After Multicultural ran into financial problems and defaulted on its loans, the station was placed into a trust; it was then sold to Marion, Illinois–based Tri-State Christian Television, a chain of Christian television stations. On June 25, 2009, the station's call letters were changed to WRLM, and the station began broadcasting TCT's religious programming. The station's call letters are named after Radiant Life Ministries (the licensee name under which TCT owns WRLM); however, they are not related to KRLB-LD in Richland, Washington, whose group of stations are operated by a similarly named "Radiant Light Broadcasting".

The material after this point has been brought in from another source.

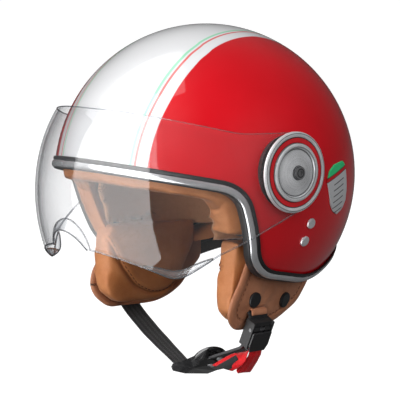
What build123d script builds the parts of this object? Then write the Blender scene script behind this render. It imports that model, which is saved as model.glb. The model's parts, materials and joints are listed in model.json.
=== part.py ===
from build123d import *
import math
import os

# Open face motorcycle helmet. Millimetres. Origin: centre of the outer shell's ellipsoid,
# which is the middle of the wearer's head. +X is the wearer's left, -Y the face, +Z the crown.

# ---- driving dimensions: shell and layers ----
SHELL = (118.2, 128.1, 124.4)     # outer semi-axes in X, Y, Z
SHELL_WALL = 4.0
EPS_GAP = 0.3                     # assembly gap between the shell and the foam
HEAD_FORM = (90.0, 102.0, 96.0)   # inner semi-axes of the foam
CROWN_PAD = 7.7                   # thickness of the comfort lining
LAYER_GAP = 0.3
SIDE_BOTTOM = -40.0               # foam and lining end here at the ears
LINER_TOP_GAP = 2.0               # foam and lining end this far above the trim
ANCHOR_POCKET = (98.0, 125.0, -6.0, 27.0, -60.0, -14.0)   # x, y and z limits, in the foam
NUT_POCKET_R = 12.0
NUT_POCKET_X = (105.0, 125.0)
FAR = 170.0                       # beyond the whole object, for cutting tools

# Rim line of the shell in side view, (y, z), and the radius of each corner
RIM_POINTS = [(-150.0, 17.5), (-58.0, -2.0), (-34.0, -70.0), (38.0, -83.5), (150.0, -47.0)]
RIM_RADII = [24.0, 38.0, 80.0]
TRIM_WIDTH = 8.0                  # rubber edge trim over the shell, up from the rim
TRIM_LIP = 2.0                    # rubber below the rim
TRIM_PROUD = 1.6
TRIM_INNER = 1.4
BEAD_START = 0.8                  # chrome bead, distance up from the rim
BEAD_WIDTH = 4.4
BEAD_PROUD = 2.6

# ---- driving dimensions: padding ----
ROLL_ABOVE = 9.7                  # brow roll, from this far above the rim line
ROLL_BELOW = 10.0
ROLL_DEPTH = 20.0
ROLL_BOTTOM = -38.0
NECK_ABOVE = 24.0
NECK_BELOW = 4.0
NECK_FRONT = 58.0
NECK_DEPTH = 19.0
NECK_BOTTOM = -60.5
PAD_INNER_X = 57.0
PAD_TOP = -44.0
FLAP_X = 88.0                     # outer face of the ear flap at its widest point
FLAP_PLAN_R = 260.0               # curvature in plan
FLAP_PLAN_Y = -50.0
FLAP_LEAN_R = 142.0               # curvature in front view, which curls the hem inwards
FLAP_LEAN_Z = -62.0
FLAP_LEATHER = 2.5
FLAP_HEIGHTS = (-35.0, -80.0, -125.0)       # where its curved profile is laid out
FLAP_TOP = -58.0
PAD_SETBACK = 5.4                 # from the flap's outer face to the pad
PAD_SHIFT = {"left": 0.0, "right": -10.0}   # the soft pads sit unevenly, as worn in
STUD_YZ = [(-19.6, -92.3), (22.0, -97.5)]
STUD_R = 6.5
STUD_CAP_T = 2.4
POST_R = 2.0
POST_LENGTH = 8.0
SLOT_Y = -12.0
SLOT_Z = -103.0
SLOT_SIZE = (20.5, 3.2)
TAB_X = (83.2, 85.0)              # inner and outer face of the tab's hanging part
TAB_Z = (-104.4, -101.2, -99.2)   # lower edge, under side and top of its fold
TAB_HALF = 8.0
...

WRLM maintained studios on Front Street in Cuyahoga Falls until TCT closed all of its local studios in June 2018 with the Federal Communications Commission (FCC)'s repeal of the Main Studio Rule.

==Technical information==

Subchannels of WEAO and WRLM
| License | Channel | Res. | Short name | Programming |
| WEAO | 49.1 | 720p | WEAO HD | PBS |
| 49.2 | 480i | WEAO FS | Fusion |
| 49.3 | WEAO FN | FNX |
| WRLM | 47.1 | 720p | WRLM | TCT |

===Analog-to-digital conversion===
WRLM (as WOAC) shut down its analog signal, over UHF channel 67, on February 17, 2009, the original date on which full-power television stations in the United States transitioned from analog to digital broadcasts under federal mandate. The station's digital signal remained on its pre-transition UHF channel 47, using virtual channel 67. The virtual channel was later remapped to the station's physical digital channel, 47.1, on June 25, 2009 (one of the few television stations to remap its virtual channel to one differing from its former analog allocation prior to the digital conversion).